If the government thinks it needs to expedite grant of citizenship to non-Muslims like Hindus, Sikhs, Parsis and Christians from Pakistan, Afghanistan and Bangladesh (all Muslim majority nations where minorities are treated as second class citizens) who left their countries due to religious persecution, it has every right to make a law on the subject. It is unfair to accuse it of diluting the secular credentials of the Constitution. The earlier requirement for the grant of citizenship to such people was 11 years. The new Act will shorten the period to five years. If we need to protect the rights of minorities in our own nation, what is wrong in protecting the same of those from countries contagious to India and who enter India due to a porous border?

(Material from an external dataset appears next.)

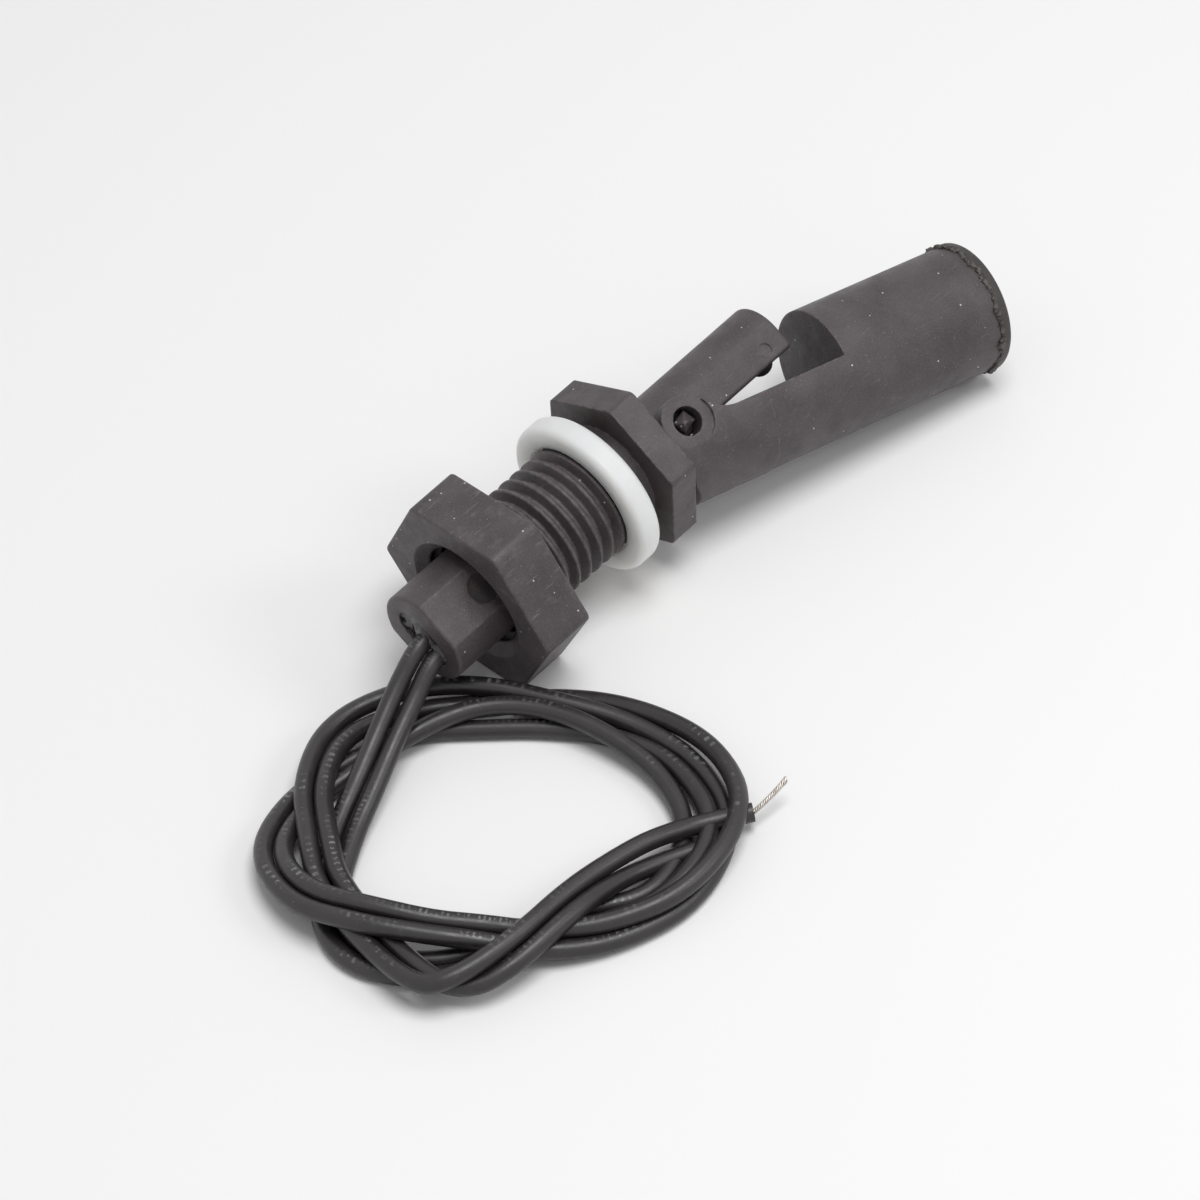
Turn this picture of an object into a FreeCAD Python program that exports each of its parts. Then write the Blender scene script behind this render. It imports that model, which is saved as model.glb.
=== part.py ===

The main accusation against the government is that it is not allowing the Muslims from these countries to have the same right of acquiring Indian citizenship, thereby discriminating against them. But isn't the Citizenship Bill supposed to protect the rights of persecuted minorities in these neighbouring countries? How can Muslims in those countries claim religious persecution if they are following the religion of the majority? They can claim political or other persecution and apply for a residential permit or Indian citizenship but then there are other laws to deal with the subject. The present bill is only to protect the interests of the persecuted minorities in these countries. The other accusation is that people from Sri Lanka and Burma (Rohingya refugees) have been excluded. People must understand that one amendment need not address all issues. The government has now addressed the issue of persecuted minorities from Pakistan, Bangladesh and Afghanistan. If there is a need, and if representations are made, others can be taken up at a later date.

Of course, within India, there are areas where the influx of persecuted minorities has been huge. Assam, for example, has been battling with this influx and the resultant change in the demographic composition of the state for a long time. There was the famous agitation in the state that went on for a number of years before Rajiv Gandhi signed the Assam Accord with the All Assam Students Union (AASU) when it was decided that all those who illegally entered the state after the cut-off date in 1971 would be detected and deported. A mechanism was built-in in the Accord but, as is the wont of the Congress, it never took the initiative to implement the Accord despite being in power, both at the Centre and in the state, for many years after the Accord.

The Citizenship Bill brings the cut-off date forward to March 2014. It is but natural for Assam to erupt. With it, other north-eastern states that are predominantly the home of indigenous tribes and where people view 'outsiders' with suspicion (there are inner line permits in some of these states which have to acquired by people from other states to visit demarcated areas in those states and people from the rest of India cannot purchase property in these states) are also up in arms against the Citizenship Bill. While people in Assam are worried that if the cut-off date is brought forward from 1971 to 2014, the state will have to bear the additional burden of a huge number of people whose language, culture and habits are totally different from them and who threaten to reduce the original inhabitants of the state to a minority. People in other north-eastern states also express similar fears.

The government will need to assure these people how the changes being envisaged in the Citizenship Bill will not affect their states. It will have to explain to the people in Assam how it proposes to accommodate the 'extra' people and how it will protect the Assamese culture, language and habits from being hijacked by outsiders. The venerable English daily, The Assam Tribune, expressed these fears in an excellent editorial "CAB Must Go" where it said that "aimed clearly at rehabilitating the illegal Hindu migrants of Bangladesh living in India, particularly Assam, the Bill makes a complete mockery of the existential crisis being faced by the Assamese people who are on the verge of being rendered minorities in their homeland. Aside the rehabilitation of the existing Hindu migrants, the Bill is bound to open the floodgates for fresh streams of Hindu migrants into Assam. The ill-conceived Bill also rides roughshod over the Assam Accord of 1985."

These are genuine concerns that the government cannot overlook. Although Prime Minister Modi has been appealing to the people in Assam to have faith in him, the situation has gone out of hand in the state. It will not do to blame it on misinformation being spread by vested interests. The fear of being swamped by people that do not have any linguistic or cultural affinity with them has been gnawing at the psyche of the people in the north-east, especially Assam, for over 4 decades. The government will have to assuage their feelings and address their fears. It will also have to pass the constitutional test as the Bill is certain to be challenged in the Supreme Court as most political parties and rights activists have called it "unconstitutional".